[Object data in JSON]
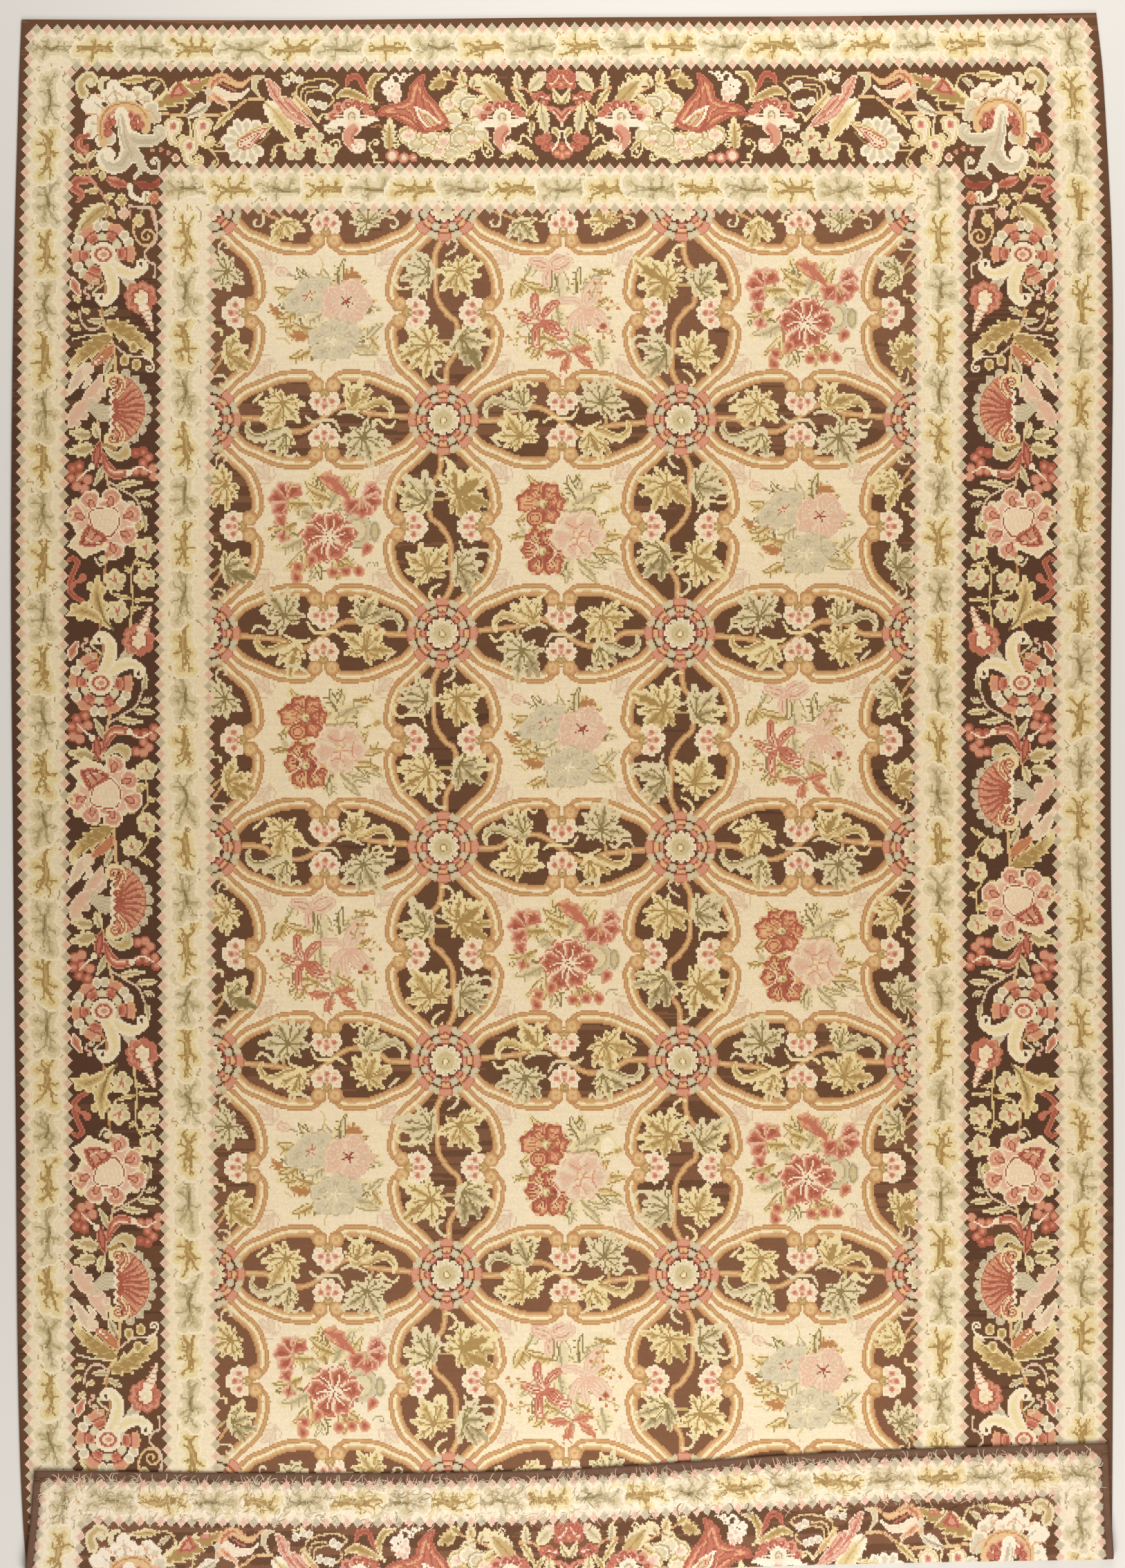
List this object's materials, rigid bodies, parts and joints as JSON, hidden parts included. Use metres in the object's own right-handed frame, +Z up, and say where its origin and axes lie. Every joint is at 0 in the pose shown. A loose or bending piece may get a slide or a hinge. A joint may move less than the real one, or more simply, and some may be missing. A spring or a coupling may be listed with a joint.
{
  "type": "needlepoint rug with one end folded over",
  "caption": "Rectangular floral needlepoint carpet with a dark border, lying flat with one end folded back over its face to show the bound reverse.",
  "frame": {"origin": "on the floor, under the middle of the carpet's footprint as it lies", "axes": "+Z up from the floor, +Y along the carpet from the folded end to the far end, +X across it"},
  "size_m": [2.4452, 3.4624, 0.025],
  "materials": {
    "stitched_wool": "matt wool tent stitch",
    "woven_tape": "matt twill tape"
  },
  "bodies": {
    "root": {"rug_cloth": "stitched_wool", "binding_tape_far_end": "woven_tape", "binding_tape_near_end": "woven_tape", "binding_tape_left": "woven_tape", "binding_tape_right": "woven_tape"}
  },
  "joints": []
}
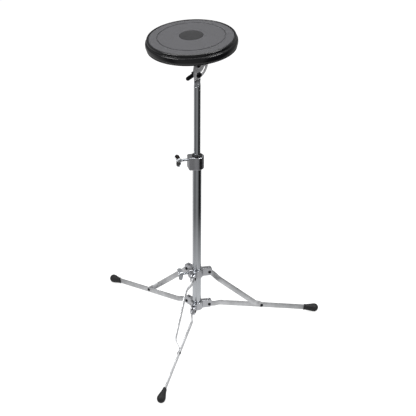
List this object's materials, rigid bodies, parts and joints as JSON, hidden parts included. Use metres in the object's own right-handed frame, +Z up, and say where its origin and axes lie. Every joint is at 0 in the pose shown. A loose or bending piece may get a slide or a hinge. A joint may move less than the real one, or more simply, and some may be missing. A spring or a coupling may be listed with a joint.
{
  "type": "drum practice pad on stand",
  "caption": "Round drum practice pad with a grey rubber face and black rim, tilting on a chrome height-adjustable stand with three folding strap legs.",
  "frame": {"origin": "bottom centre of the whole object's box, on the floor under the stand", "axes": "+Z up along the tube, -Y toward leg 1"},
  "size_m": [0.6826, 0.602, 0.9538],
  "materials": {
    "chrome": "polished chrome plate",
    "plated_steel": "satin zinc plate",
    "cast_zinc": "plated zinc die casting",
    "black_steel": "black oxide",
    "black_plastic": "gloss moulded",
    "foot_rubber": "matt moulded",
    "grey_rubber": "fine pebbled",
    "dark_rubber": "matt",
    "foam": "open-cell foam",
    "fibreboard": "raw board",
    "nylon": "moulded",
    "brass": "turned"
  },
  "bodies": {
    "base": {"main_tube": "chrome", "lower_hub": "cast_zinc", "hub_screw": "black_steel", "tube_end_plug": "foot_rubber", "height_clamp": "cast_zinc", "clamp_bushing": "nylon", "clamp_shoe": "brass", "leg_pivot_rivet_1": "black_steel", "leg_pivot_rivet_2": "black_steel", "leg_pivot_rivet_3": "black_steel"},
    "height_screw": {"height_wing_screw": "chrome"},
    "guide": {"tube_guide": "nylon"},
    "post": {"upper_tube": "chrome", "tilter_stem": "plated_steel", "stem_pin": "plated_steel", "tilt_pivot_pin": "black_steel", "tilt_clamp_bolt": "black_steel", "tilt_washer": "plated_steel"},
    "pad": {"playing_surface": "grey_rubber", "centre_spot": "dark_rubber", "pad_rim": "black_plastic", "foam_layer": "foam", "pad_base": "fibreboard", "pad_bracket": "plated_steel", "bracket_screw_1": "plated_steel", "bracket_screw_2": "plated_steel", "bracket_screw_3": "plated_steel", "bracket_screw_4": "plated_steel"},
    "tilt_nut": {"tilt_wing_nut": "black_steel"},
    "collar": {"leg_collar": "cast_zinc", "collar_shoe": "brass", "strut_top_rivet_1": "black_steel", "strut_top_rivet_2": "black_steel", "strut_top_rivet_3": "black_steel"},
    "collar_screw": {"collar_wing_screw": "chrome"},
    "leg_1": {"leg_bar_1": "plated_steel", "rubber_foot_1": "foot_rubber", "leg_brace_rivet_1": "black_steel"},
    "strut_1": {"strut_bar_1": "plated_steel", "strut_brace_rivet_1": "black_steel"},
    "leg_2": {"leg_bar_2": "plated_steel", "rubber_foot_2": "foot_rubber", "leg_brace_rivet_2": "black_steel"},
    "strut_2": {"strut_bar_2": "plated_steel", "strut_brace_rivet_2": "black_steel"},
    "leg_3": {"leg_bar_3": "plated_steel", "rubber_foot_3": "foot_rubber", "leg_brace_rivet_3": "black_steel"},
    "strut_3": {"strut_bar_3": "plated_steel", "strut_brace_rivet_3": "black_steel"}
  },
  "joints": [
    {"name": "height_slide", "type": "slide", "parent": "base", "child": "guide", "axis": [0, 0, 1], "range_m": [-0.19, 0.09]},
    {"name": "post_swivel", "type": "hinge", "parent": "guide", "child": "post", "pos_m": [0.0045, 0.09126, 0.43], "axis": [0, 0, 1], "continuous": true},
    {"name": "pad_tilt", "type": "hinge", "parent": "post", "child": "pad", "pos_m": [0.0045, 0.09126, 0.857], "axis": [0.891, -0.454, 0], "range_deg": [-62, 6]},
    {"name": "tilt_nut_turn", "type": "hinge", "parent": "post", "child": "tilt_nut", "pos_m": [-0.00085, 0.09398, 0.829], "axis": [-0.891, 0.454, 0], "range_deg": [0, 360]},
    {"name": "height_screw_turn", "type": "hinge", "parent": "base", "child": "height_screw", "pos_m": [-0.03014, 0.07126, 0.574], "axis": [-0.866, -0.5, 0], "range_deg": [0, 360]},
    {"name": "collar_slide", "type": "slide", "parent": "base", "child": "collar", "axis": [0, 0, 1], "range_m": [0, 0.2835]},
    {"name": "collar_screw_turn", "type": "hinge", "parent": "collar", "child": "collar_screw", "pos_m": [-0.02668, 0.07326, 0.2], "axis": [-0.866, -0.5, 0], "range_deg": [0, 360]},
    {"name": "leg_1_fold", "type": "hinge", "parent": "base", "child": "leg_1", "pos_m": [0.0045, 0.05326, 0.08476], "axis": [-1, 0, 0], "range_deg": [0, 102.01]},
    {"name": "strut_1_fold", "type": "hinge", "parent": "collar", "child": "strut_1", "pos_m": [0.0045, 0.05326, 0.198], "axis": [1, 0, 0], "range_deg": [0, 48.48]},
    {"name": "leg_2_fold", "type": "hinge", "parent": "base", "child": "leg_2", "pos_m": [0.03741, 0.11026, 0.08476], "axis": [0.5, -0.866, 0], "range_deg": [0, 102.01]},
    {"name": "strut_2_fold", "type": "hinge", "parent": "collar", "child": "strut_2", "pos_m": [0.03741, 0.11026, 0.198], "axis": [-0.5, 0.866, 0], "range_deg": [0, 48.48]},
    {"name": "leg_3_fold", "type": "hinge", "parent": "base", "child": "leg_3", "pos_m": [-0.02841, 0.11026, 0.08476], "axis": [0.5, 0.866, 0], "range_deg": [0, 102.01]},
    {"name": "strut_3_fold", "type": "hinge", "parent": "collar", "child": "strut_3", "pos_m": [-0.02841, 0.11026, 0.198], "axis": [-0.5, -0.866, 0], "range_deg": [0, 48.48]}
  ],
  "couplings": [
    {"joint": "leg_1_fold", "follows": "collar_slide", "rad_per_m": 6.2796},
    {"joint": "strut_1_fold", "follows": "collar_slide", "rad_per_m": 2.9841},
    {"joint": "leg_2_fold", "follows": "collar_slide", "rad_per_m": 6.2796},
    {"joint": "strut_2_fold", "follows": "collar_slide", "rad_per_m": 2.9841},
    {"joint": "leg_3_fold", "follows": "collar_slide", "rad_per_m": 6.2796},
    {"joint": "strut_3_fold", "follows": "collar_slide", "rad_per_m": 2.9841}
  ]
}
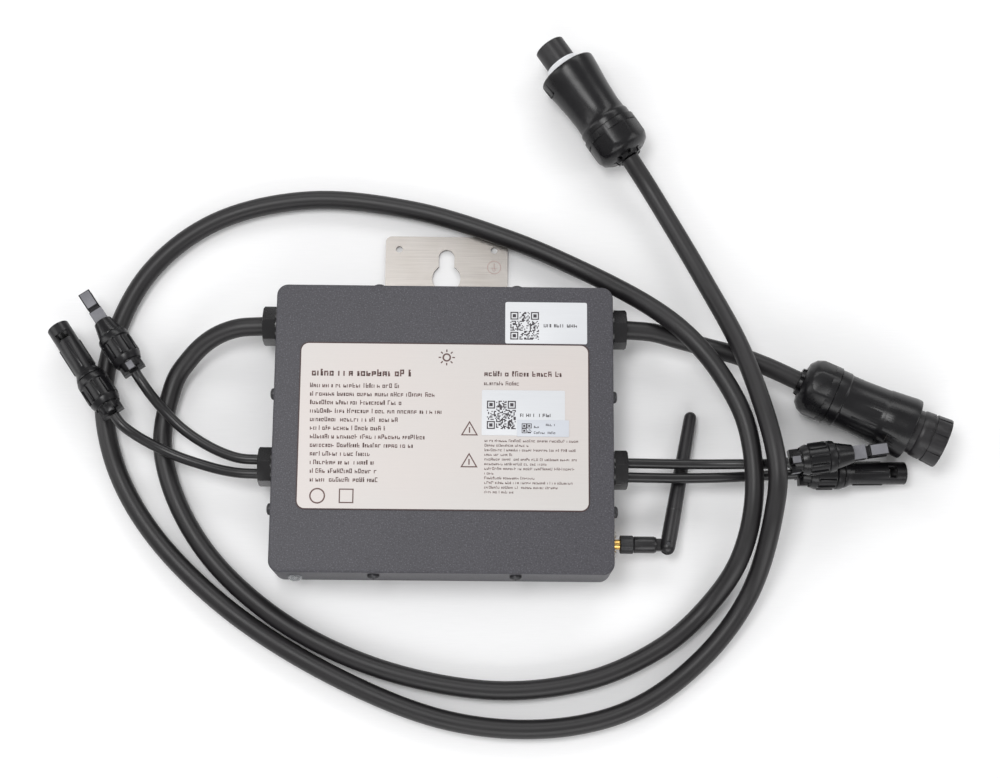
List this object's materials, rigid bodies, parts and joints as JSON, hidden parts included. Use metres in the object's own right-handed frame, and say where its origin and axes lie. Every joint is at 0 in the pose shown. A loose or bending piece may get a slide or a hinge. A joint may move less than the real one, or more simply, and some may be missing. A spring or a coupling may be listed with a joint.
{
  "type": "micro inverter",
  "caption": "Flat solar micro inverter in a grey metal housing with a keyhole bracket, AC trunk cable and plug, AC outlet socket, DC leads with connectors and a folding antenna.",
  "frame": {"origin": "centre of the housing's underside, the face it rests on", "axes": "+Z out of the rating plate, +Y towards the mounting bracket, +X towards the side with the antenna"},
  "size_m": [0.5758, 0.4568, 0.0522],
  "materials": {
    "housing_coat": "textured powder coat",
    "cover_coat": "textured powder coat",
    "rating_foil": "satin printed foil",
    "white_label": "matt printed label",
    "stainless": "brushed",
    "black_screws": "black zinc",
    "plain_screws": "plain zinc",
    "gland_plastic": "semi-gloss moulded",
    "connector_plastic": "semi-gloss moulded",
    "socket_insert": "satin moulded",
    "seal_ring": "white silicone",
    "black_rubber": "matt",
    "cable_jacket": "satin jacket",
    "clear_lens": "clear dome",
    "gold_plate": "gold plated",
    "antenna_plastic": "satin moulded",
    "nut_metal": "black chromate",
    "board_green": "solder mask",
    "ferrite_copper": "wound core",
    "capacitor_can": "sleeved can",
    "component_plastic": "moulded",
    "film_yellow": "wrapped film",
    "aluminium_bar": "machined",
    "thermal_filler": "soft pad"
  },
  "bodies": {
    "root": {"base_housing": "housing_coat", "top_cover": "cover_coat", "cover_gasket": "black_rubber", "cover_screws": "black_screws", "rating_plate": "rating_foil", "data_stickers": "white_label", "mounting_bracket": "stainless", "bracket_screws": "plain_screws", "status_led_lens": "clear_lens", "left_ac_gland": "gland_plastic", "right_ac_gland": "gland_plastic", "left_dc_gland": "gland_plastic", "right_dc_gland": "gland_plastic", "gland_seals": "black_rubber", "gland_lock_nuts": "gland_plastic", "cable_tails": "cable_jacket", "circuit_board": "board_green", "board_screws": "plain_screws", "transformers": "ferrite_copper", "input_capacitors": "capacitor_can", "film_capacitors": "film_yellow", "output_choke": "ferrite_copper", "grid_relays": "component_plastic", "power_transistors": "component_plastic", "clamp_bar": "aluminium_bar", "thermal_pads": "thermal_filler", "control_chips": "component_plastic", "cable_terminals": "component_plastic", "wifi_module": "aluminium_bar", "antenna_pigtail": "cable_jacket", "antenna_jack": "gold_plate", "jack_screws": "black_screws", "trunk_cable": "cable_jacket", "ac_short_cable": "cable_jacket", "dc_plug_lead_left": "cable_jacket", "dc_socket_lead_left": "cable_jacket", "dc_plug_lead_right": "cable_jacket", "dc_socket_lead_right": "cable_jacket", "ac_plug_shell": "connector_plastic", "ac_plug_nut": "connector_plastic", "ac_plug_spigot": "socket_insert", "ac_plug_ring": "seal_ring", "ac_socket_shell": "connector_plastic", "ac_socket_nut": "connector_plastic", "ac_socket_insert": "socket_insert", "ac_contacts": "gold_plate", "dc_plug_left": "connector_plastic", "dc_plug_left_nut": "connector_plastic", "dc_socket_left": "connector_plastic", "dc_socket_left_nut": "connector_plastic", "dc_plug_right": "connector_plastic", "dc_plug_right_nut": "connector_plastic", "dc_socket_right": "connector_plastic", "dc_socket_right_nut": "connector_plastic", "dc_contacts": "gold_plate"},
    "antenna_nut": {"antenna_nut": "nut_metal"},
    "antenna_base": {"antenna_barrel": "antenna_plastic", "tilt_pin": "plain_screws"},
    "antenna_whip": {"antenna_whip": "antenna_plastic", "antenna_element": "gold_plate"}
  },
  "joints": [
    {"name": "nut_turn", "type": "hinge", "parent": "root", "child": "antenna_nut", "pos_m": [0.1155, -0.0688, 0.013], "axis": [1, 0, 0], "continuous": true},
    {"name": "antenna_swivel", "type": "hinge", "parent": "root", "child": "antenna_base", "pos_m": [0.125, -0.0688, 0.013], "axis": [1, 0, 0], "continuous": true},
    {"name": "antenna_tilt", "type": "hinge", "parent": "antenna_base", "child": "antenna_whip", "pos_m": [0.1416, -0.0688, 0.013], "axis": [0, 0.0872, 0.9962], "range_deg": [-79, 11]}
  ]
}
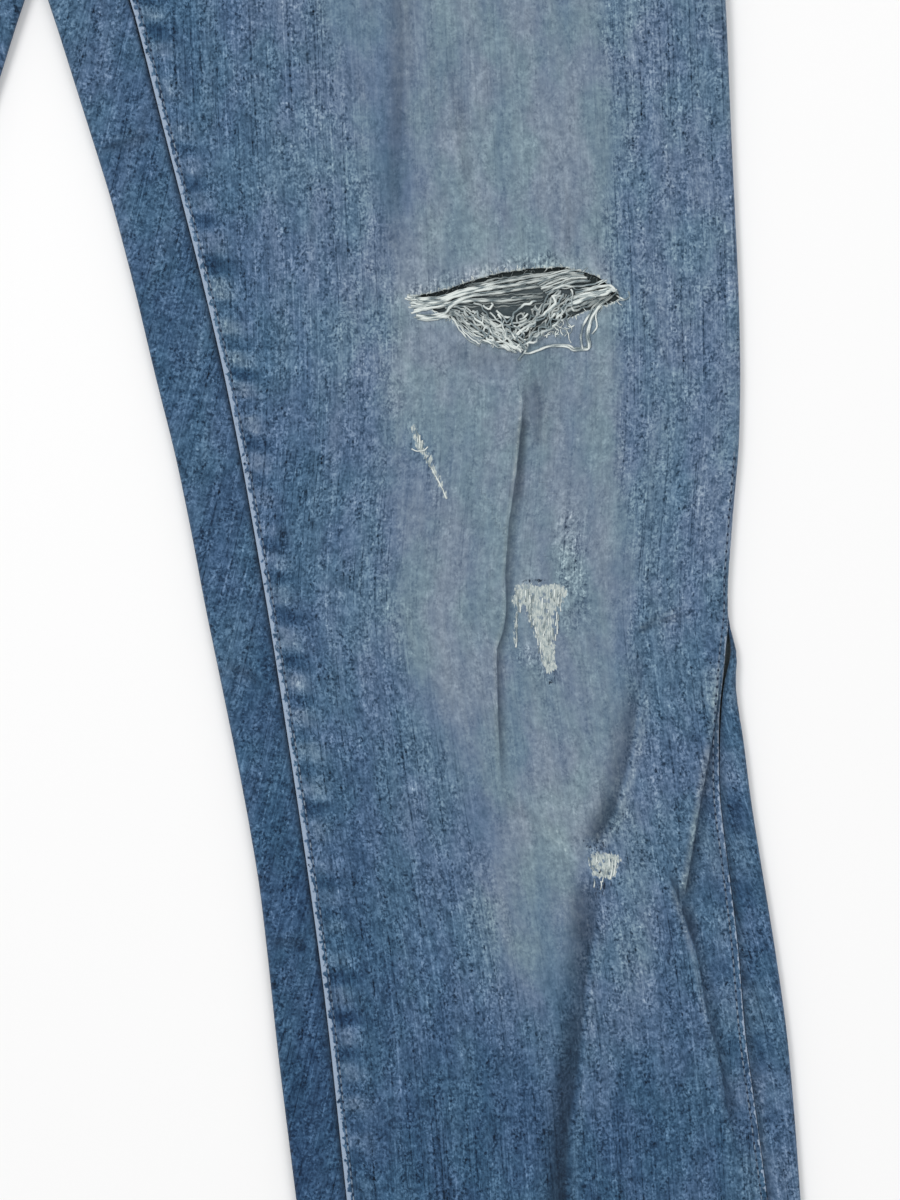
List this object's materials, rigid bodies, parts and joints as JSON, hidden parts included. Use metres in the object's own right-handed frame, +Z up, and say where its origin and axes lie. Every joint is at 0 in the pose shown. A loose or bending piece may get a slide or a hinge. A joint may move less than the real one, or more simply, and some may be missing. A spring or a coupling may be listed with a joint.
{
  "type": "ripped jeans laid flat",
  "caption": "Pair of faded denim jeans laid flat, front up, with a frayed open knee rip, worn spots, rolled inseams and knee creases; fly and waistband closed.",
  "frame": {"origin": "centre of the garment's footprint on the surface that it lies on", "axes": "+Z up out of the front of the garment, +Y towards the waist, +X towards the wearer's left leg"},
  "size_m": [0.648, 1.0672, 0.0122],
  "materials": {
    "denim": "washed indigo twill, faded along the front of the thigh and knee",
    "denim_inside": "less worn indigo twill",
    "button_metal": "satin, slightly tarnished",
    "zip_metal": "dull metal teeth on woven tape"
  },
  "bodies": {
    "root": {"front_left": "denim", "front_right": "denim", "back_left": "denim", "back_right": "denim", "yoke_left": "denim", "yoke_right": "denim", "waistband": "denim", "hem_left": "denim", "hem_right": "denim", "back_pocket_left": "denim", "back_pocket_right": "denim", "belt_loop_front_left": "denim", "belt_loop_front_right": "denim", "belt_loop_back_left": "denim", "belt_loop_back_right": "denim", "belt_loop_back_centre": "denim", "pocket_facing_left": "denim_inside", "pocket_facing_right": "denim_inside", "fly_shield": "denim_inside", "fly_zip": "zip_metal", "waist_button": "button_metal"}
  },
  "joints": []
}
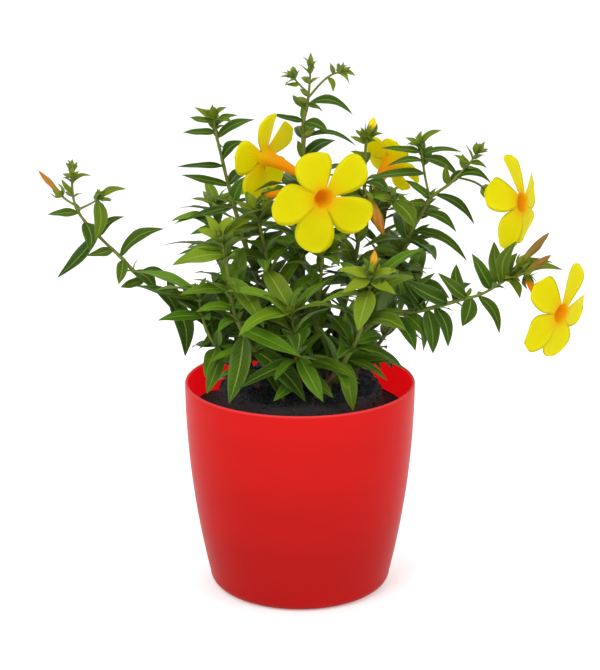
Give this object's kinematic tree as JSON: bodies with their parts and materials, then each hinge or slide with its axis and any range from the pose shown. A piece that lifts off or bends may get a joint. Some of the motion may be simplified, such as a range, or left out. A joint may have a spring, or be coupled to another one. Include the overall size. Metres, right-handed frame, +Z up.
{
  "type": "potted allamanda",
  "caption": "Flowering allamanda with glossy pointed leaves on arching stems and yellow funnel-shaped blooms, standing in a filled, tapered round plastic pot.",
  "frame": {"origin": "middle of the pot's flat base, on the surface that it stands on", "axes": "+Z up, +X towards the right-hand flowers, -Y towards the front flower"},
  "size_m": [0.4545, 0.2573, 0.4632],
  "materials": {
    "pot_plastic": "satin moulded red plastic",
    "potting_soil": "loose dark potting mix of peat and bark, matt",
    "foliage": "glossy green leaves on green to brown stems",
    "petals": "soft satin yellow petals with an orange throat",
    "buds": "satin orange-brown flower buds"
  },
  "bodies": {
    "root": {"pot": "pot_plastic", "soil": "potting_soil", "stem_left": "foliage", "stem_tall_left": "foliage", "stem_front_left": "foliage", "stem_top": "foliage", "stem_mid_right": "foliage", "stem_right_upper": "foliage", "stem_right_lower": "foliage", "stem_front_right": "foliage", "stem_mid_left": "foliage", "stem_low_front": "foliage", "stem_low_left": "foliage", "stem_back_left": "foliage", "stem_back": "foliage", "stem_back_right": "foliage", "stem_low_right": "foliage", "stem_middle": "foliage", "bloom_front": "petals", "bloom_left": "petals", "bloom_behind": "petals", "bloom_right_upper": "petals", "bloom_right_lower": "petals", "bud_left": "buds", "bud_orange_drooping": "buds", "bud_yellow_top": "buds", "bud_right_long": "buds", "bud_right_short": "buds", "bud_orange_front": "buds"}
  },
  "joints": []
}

## Instructions to follow
Find all lines with "that" in them and copy each one.

## Complete output
  "frame": {"origin": "centre of the garment's footprint on the surface that it lies on", "axes": "+Z up out of the front of the garment, +Y towards the waist, +X towards the wearer's left leg"},
Give this object's kinematic tree as JSON: bodies with their parts and materials, then each hinge or slide with its axis and any range from the pose shown. A piece that lifts off or bends may get a joint. Some of the motion may be simplified, such as a range, or left out. A joint may have a spring, or be coupled to another one. Include the overall size. Metres, right-handed frame, +Z up.
  "frame": {"origin": "middle of the pot's flat base, on the surface that it stands on", "axes": "+Z up, +X towards the right-hand flowers, -Y towards the front flower"},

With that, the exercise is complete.